Медленно приближаюсь к ним, нерешительно говорю «идем».
— За руку возьми, так она не пойдет.
Беру.
— А когда она?..
— В коридор выведешь, там и очнется. Иди. Закончишь с ней — поднимись в библиотеку, ты нам сейчас не нужна.
— Надолго?
— Пока я за тобой не приду. И возьми. Ей понадобится, а у тебя наверняка нет, — он протянул мне аккуратно сложенный мужской платок. Я рассеянно взяла и потянула Томку к выходу.
Она не сопротивлялась. И только где–то в коридоре ее рука шевельнулась в моей.
— А мы куда так решительно движемся?
— Ну, ты же сама сказала: в туалет, причем срочно.
— Да? — удивилась Томка. — Не помню. Хотя ты права, зайти стоит… Что–то я даже тебя не помню. Я, вроде, еще только собиралась тебя искать.
— И вот зачем ты вздумала меня искать, скажи на милость? Да и вообще, откуда ты тут взялась? Тебя что, с работы выгнали?
— Да как–то неожиданно короткий день образовался. Ну, я и решила в библиотеку двинуть, чтоб времени не терять. А там уж вспомнила, что списка вопросов–то по физиологии с собой нету. Понадеялась у тебя разжиться.
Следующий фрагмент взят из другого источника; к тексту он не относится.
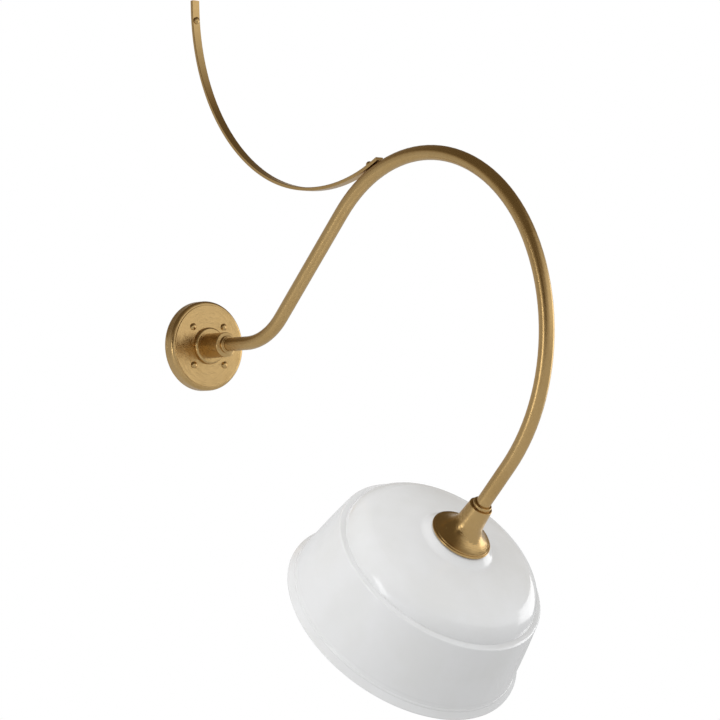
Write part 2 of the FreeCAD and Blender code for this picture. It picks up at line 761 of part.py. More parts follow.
# ---- Lamp head -------------------------------------------------------------------
def shade():
    skirt_low_r = hem_top_r - bead_in - 1.0
    skirt_low = hem_top + bead_rise + fold_rise
    hem = outline([(rim_r, 0), (rim_r, rim_height, 0.6), (hem_top_r, hem_top)], closed=False)
    bead = Part.Arc(at(hem_top_r, hem_top), at(hem_top_r - 0.15, hem_top + bead_rise / 2),
                    at(hem_top_r - bead_in, hem_top + bead_rise)).toShape()
    fold = Part.Arc(at(hem_top_r - bead_in, hem_top + bead_rise),
                    at(hem_top_r - bead_in - 0.75, skirt_low - fold_rise / 2),
                    at(skirt_low_r, skirt_low)).toShape()
    skirt_middle = at((skirt_low_r + skirt_top_r) / 2 + skirt_bow, (skirt_low + skirt_top) / 2)
    skirt = Part.Arc(at(skirt_low_r, skirt_low), skirt_middle, at(skirt_top_r, skirt_top)).toShape()

    slope = math.radians(ledge_slope)
    dome_start = at(dome_side_centre_r + dome_side_r * math.cos(slope),
                    dome_centre_height + dome_side_r * math.sin(slope))
    ledge = outline([(skirt_top_r, skirt_top),
                     (skirt_top_r - 0.6, skirt_top + 3.2, shoulder_round),
                     (dome_start.x + 0.1, dome_start.z - 0.7, 0.6),
                     (dome_start.x, dome_start.z)], closed=False)
    crown_slope = math.atan2(dome_centre_height - crown_centre, dome_side_centre_r)
    middle_slope = (slope + crown_slope) / 2
    dome_end = at(dome_side_centre_r + dome_side_r * math.cos(crown_slope),
                  dome_centre_height + dome_side_r * math.sin(crown_slope))
    dome = Part.Arc(dome_start,
                    at(dome_side_centre_r + dome_side_r * math.cos(middle_slope),
                       dome_centre_height + dome_side_r * math.sin(middle_slope)),
                    dome_end).toShape()
    crown_middle_r = (dome_end.x + crown_end_r) / 2
    crown = Part.Arc(dome_end,
                     at(crown_middle_r, crown_centre + math.sqrt(crown_r ** 2 - crown_middle_r ** 2)),
                     at(crown_end_r, crown_end_height)).toShape()
    fall = crown_end_r / math.sqrt(crown_r ** 2 - crown_end_r ** 2)
    foot_r = crown_end_r - boss_foot_width
    boss = outline([(crown_end_r, crown_end_height),
                    (foot_r, crown_end_height + fall * boss_foot_width, boss_foot_round),
                    (boss_flat_r, shade_top, boss_top_round),
                    (holder_r + 0.5, shade_top)], closed=False)
    body = spun(hem + [bead, fold, skirt] + ledge + [dome, crown] + boss, shade_wall)
    save("shade", [on_lamp_axis(body)])


def shade_ring():
    body = turned([
        (holder_r + ring_fit, ring_low), (ring_sleeve_r, ring_low, 0.8),
        (ring_sleeve_r, ring_high - ring_flange_height), (ring_r, ring_high - ring_flange_height, 0.5),
        (ring_r, ring_high, 0.5), (holder_r + ring_fit, ring_high)])
    rib = rod(ring_rib_r, ring_low + 0.8, ring_high - ring_flange_height)
    rib.translate(at(ring_sleeve_r, 0))
    body = body.multiFuse(on_circle(rib, ring_rib_count, 0, Z)).removeSplitter()
    save("shade_ring", [on_lamp_axis(body)])


def bell_holder():
    flare_low = bell_lip + bell_flare_rise
    corner = bell_lip + bell_corner_height
    skin = outline([
        (bell_lip_r - bell_wall, bell_lip), (bell_lip_r, bell_lip, 0.9),
        (bell_lip_r, bell_lip + bell_lip_height, 1.2),
        (bell_flare_edge_r, bell_lip + bell_lip_height, 0.3), (bell_flare_edge_r, flare_low, 0.4),
        (bell_corner_r, corner, bell_flare_round), (bell_top_r, bell_top, 1.2), (0, bell_top)],
        closed=False)
    taper = (bell_corner_r - bell_top_r) / (bell_top - corner)
    inner_corner_r = bell_corner_r - bell_wall + 0.15
    inner_corner = corner - bell_wall + 0.3
    web_r = bell_corner_r - bell_wall - taper * (bell_web_low - corner)
    cavity = outline([
        (0, bell_web_low), (web_r, bell_web_low), (inner_corner_r, inner_corner, bell_flare_round + bell_wall),
        (bell_flare_edge_r - 1.6, flare_low - bell_wall + 0.3), (bell_lip_r - bell_wall, bell_lip)],
        closed=False)
    axis_line = Part.makeLine(at(0, bell_top), at(0, bell_web_low))
    body = Part.Face(Part.Wire(skin + [axis_line] + cavity)).revolve(ORIGIN, Z, FULL_TURN)
    body = body.cut(rod(nipple_r + thread_fit, bell_web_low, bell_web_high))
    body = body.cut(rod(tube_r + slip, bell_web_high, bell_top))
    save("bell_holder", [on_lamp_axis(body)])

    neck = ring(neck_ring_r, tube_r + slip, bell_top, bell_top + neck_ring_height, 0.8, 1.4)
    save("neck_ring", [on_lamp_axis(neck)])


def nipple():
    save("nipple", [on_lamp_axis(ring(nipple_r, nipple_bore_r, nipple_low, nipple_high))])
    nut = hexagon(nipple_nut_flats, cap_high, bell_web_low)
    save("nipple_nut", [on_lamp_axis(nut.cut(rod(nipple_r + thread_fit, cap_high, bell_web_low)))])


def lampholder():
    floor_hole_r = contact_rivet_r + slip
    top_bore_r = holder_top_r - 3.0
    body = turned([
        (floor_hole_r, floor_low), (holder_bore_r, floor_low), (holder_bore_r, holder_low),
        (holder_r, holder_low, 0.8), (holder_r, flange_low), (holder_flange_r, flange_low, 0.4),
        (holder_flange_r, flange_high, 0.6), (holder_top_r, flange_high),
        (holder_top_r, holder_high, 0.5), (top_bore_r, holder_high), (top_bore_r, floor_high),
        (floor_hole_r, floor_high)])
    save("lampholder_body", [on_lamp_axis(body)])

    side_high = flange_high + cap_side_height
    bore = nipple_r + thread_fit
    cap_inner_r = holder_top_r + slip
    cap = turned([
        (cap_inner_r, flange_high), (cap_inner_r + cap_wall, flange_high),
        (cap_inner_r + cap_wall, side_high, 3.0), (cap_top_r, cap_high, 1.5), (bore, cap_high),
        (bore, cap_high - cap_neck_height), (cap_top_r - cap_wall, cap_high - cap_neck_height),
        (cap_inner_r, side_high - cap_wall)])
    save("lampholder_cap", [on_lamp_axis(cap)])

    shell_r = cap_shell_r + turning_gap
    shell_high = floor_low
    shell = ring(shell_r + shell_wall, shell_r, shell_high - shell_length, shell_high)
    save("screw_shell", [on_lamp_axis(shell)])

    contact = rod(contact_r, contact_low, floor_low)
    contact = contact.fuse(rod(contact_rivet_r, floor_low, floor_high + contact_thickness))
    save("centre_contact", [on_lamp_axis(contact)])

    plates = []
    screws = []
    screw_height = floor_high + terminal_height * 0.6
    for side in (1, -1):
        inner = terminal_x if side > 0 else -terminal_x - terminal_thickness
        plate = Part.makeBox(terminal_thickness, terminal_width, terminal_height,
                             FreeCAD.Vector(inner, -terminal_width / 2, floor_high))
        hole = Part.makeCylinder(terminal_screw_r + thread_fit, 3 * terminal_thickness,
                                 at(side * (terminal_x - terminal_thickness), screw_height), X * side)
        plates.append(on_lamp_axis(plate.cut(hole)))
        screw = domed_head(terminal_head_r, terminal_head_height, 0)
        screw = screw.fuse(rod(terminal_screw_r, -terminal_screw_length + terminal_head_height, 0))
        screws.append(on_lamp_axis(stand(screw, at(side * terminal_x, screw_height), -X * side)))
    save("terminal_plates", plates)
    save("terminal_screws", screws)


# ---- Lamp ------------------------------------------------------------------------
def lamp():
    tip_low = lamp_top - lamp_tip_height
    tip = turned([(0, tip_low), (lamp_tip_r, tip_low), (lamp_tip_r, tip_low + 0.8),
                  (2.6, lamp_top, 0.6), (0, lamp_top)])
    save("bulb_tip", [on_lamp_axis(tip)])

    base_low = lamp_top - lamp_cap_length - 1.4
    base_high = tip_low + 0.8
    cone_low = base_high - lamp_cap_cone
    rim_gap_r = lamp_tip_r + turning_gap
    edges = outline([(cap_shell_r, base_low), (cap_shell_r, cone_low, 1.0),
                     (rim_gap_r + 4.0, base_high, 0.8), (rim_gap_r, base_high)], closed=False)
    save("bulb_base", [on_lamp_axis(spun(edges, lamp_cap_wall))])

    bottom = lamp_top - lamp_length
    centre = bottom + lamp_r
    lift = math.radians(lamp_shoulder_angle)
    edge_r = lamp_r * math.cos(lift)
    edge_height = centre + lamp_r * math.sin(lift)
    side = math.radians(lamp_shoulder_angle - 90) / 2
    ball = Part.Arc(at(0, bottom), at(lamp_r * math.cos(side), centre + lamp_r * math.sin(side)),
                    at(edge_r, edge_height)).toShape()
    corner_height = edge_height + (edge_r - lamp_neck_r) / math.tan(lift)
    neck = outline([(edge_r, edge_height), (lamp_neck_r, corner_height, lamp_shoulder_round),
                    (lamp_neck_r, base_low + lamp_neck_insert)], closed=False)
    save("bulb_glass", [on_lamp_axis(spun([ball] + neck, lamp_glass))])


os.makedirs("parts", exist_ok=True)
backplate()
backplate_gasket()
mounting_bracket()
bracket_posts()
backplate_screws()
wire_connectors()
ground_screw()
ground_lug()
wiring()
hub()
arm_tube()
arm_end_bush()
strap()
strap_wall_screw()
strap_arm_screw()
shade()
shade_ring()
bell_holder()
nipple()
lampholder()
lamp()
print("tube end", tube_end, "lamp axis", lamp_axis, "strap top", strap_top_z)
print("shade top", shade_top, "lamp top", lamp_top, "bell", bell_lip, bell_top)
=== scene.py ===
"""Looks for a brass gooseneck wall sconce with a white enamelled shade."""

import math

import bpy
from bpy.props import FloatProperty, FloatVectorProperty, IntProperty, PointerProperty
from mathutils import Matrix, Vector


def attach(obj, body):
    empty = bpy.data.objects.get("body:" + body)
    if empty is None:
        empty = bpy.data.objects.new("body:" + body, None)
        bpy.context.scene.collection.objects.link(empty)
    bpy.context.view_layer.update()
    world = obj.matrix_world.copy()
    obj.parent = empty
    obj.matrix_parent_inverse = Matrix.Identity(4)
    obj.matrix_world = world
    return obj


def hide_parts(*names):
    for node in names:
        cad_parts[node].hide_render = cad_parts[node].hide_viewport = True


bl_info = {
    "name": "Gooseneck Wall Sconce",
    "version": (1, 0, 0),
    "blender": (4, 5, 0),
    "location": "3D Viewport > Sidebar > Sconce",
    "description": "Finishes, threads and studio for a brass gooseneck wall sconce",
    "category": "Object",
}

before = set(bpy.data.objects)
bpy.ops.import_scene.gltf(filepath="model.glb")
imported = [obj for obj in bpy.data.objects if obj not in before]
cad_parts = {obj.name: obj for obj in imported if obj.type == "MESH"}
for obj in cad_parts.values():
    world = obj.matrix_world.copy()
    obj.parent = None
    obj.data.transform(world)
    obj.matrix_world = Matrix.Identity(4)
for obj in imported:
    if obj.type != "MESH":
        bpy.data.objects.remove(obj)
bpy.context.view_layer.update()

# Directions in the wall light's own frame: the wall is the plane Y = 0 and +Z is up.
SIDEWAYS = Vector((1, 0, 0))
OFF_WALL = Vector((0, -1, 0))
LAMP_UP = Vector((0, -math.sqrt(0.5), math.sqrt(0.5)))  # from the shade's mouth to its crown
RIM_CENTRE = Vector((0, -0.413949, -0.366408))  # heights in the lamp head start here

# Heights in the lamp head, in metres, measured up from the rim's centre. They repeat the CAD's.
HOLDER_LOW, HOLDER_HIGH = 0.121961, 0.167761
FLANGE_LOW, FLANGE_HIGH = 0.153461, 0.155961
FLOOR_LOW, FLOOR_HIGH = 0.152961, 0.156961
SHELL_LOW = 0.124961
CAP_LOW, CAP_HIGH = 0.125961, 0.150561

# Threaded stretch of the lamp's cap, which is plain in the CAD.
THREAD_LOW, THREAD_HIGH = 0.1294, 0.1455

# Radii and walls in the lamp head.
HOLDER_RADIUS, HOLDER_BORE = 0.019, 0.014
HOLDER_NECK = 0.0184  # plain stretch above the ring's thread
FLANGE_RADIUS = 0.026
HOLDER_TOP_RADIUS, HOLDER_TOP_BORE = 0.0171, 0.0141
RIVET_HOLE = 0.0016
SHELL_RADIUS, SHELL_WALL = 0.0134, 0.0005
CAP_RADIUS, CAP_WALL = 0.0131, 0.0004
CAP_RIM = 0.0049  # radius of the hole round the lamp's tip
LAMP_RUN_OUT = 0.0016  # height over which the lamp's thread reaches its depth
RING_RUN_OUT = 0.001

# Twist-on connectors: length, radii of the skirt and bore, depth of the bore, and flutes.
CONNECTOR_LENGTH = 0.0200
CONNECTOR_RADIUS, CONNECTOR_BORE = 0.0052, 0.0012
CONNECTOR_SKIRT, CONNECTOR_DEPTH = 0.003, 0.0096
CONNECTOR_TAPER = 0.002  # loss of radius from the skirt to the closed end
CONNECTOR_FLUTES, FLUTE_DEPTH, FLUTE_END_DEPTH = 16, 0.0005, 0.0002
CONNECTOR_STEPS = 128
AXIS_RADIUS = 0.00001  # a turned mesh ends this close to its axis

# Toothed lock washer behind the plate.
WASHER_LOW, WASHER_HIGH = 0.0145, 0.0155
WASHER_BORE, TOOTH_ROOT, TOOTH_TIP = 0.0111, 0.0138, 0.0160
TOOTH_DEPTH = 0.0022
WASHER_TEETH = 18
WASHER_STEPS = 288

# Mouth and direction of each twist-on connector.
CONNECTORS = (((0.0205, -0.0082, 0.0), (1, 0, 0)), ((-0.0205, -0.0082, 0.0), (-1, 0, 0)),
              ((-0.002318, -0.007708, -0.024), (-1, 0, 0)))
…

— Вопросы в сумке, но возвращаться мы не будем.
— Что так?
— Да тут же к работе припашут, второй раз не вырвусь, — наконец–то дошли, и я захлопнула за собой дверь ближайшей кабинки. Прислонилась к ней и закрыла глаза. Только бы не сорваться. Она ничего не помнит, и хорошо, и не надо ей. Светоч! И еще с утра я думала о его поцелуях! А он…знал, что все будет вот так, еще с утра знал, что все будет вот так, и для него это вообще ничего не значит! Дань традиции (да что ж за скоты придумывали эти традиции!), да желание ублажить нужного гостя. А девочка — ну, подумаешь девочка. Сама виновата, зачем по коридорам ходит.
— Ларка, — позвала меня Тамара, — ты надолго там?
— Да нет, — решительно вышла к ней.
Она умывалась.
— Что–то лицо все горит. Заболеваю, наверное. И цистит, похоже, прихватила…
— Да больше похоже, ты прихватила профессиональную привычку примерять на себя все известные болезни.
— Да если бы! Слушай, а у тебя не будет чего–нибудь…Похоже, еще и месячные раньше срока начались, да еще болезненно как–то… Точно, заболеваю.
Молча протянула платок, который все еще сжимала в руке. Беленький такой, чистый. Интересно, а монограммка шелковыми нитями на уголке имеется? Ну надо же, какай добрый! Платочек не пожалел! Твари, невинную ж девочку!.. Он говорил, я помню, чуют они разницу! Значит специально! Этому уроду нравится боль, а дорогой куратор рад стараться! Главное, чтоб мысли у них совпадали…
— Ларка, ты чего?
Я рыдаю. Знаю, что нельзя, не надо, глупо, но я рыдаю, согнувшись пополам, скорчившись возле умывальника.
— Нет, ничего, устала. Пойдем, мне в библиотеке сидеть велено. Еще заявится сейчас…выяснять, почему распоряжения его плохо выполняю.
— Ну не сюда же?
— Нет? А что его остановит? Буква «Жо» на входе? Так он неграмотный, не прочтет.
— Лара, ну как ты можешь, — совершенно искренне укоряет меня Томка. Ну да, он же у нас кумир! И память лишнюю ликвидирует прекрасно.
— А я никак уже не могу. Я устала. Я обратно хочу. В школу, в садик, в коляску. Я не могу больше здесь жить. Где угодно, только не здесь!
В библиотеке даже беру какие–то книжки. У Томки, она себе целую стопку назаказывала уже. Читаю. Буквы в слова складываются легко, смысл слов ускользает. Читаю еще раз тот же абзац. И еще раз. Без толку. Закрываю лицо руками и сижу, застряв где–то между. Не здесь и не там. Мысли разбежались, мыслей нет, а чувства натянуты, как струны. Но надо…как–то надо взять себя в руки. Томка сидит рядом, спокойно читает. Вот только елозит время от времени, пытаясь сесть поудобнее. И недоумевая, отчего ж все так болит–то.
Она не помнит. Значит, ничего и не было? Считается ли, что с тобой ничего не было, если ты ничего не помнишь? А ведь она, наверно, радовалась, когда к ней куратор подошел. И готова была на все, и все б им отдала добровольно. Что ж они с ней там творили, что она в голос кричала от боли, и ей память пришлось стирать? А если б не она, я? Мне ж даже память не стереть. А мне так хотелось видеть его хорошим. Идеалистка. Нашла, кого…
Не выдержала, ушла в каталог, а то на меня уже коситься начали. А там, закрытая от всех рядами шкафчиков, опустилась на пол под окошком, и снова расплакалась. Нет, я не собиралась, но как–то так вышло, и слезы сами потекли и никак не хотели останавливаться.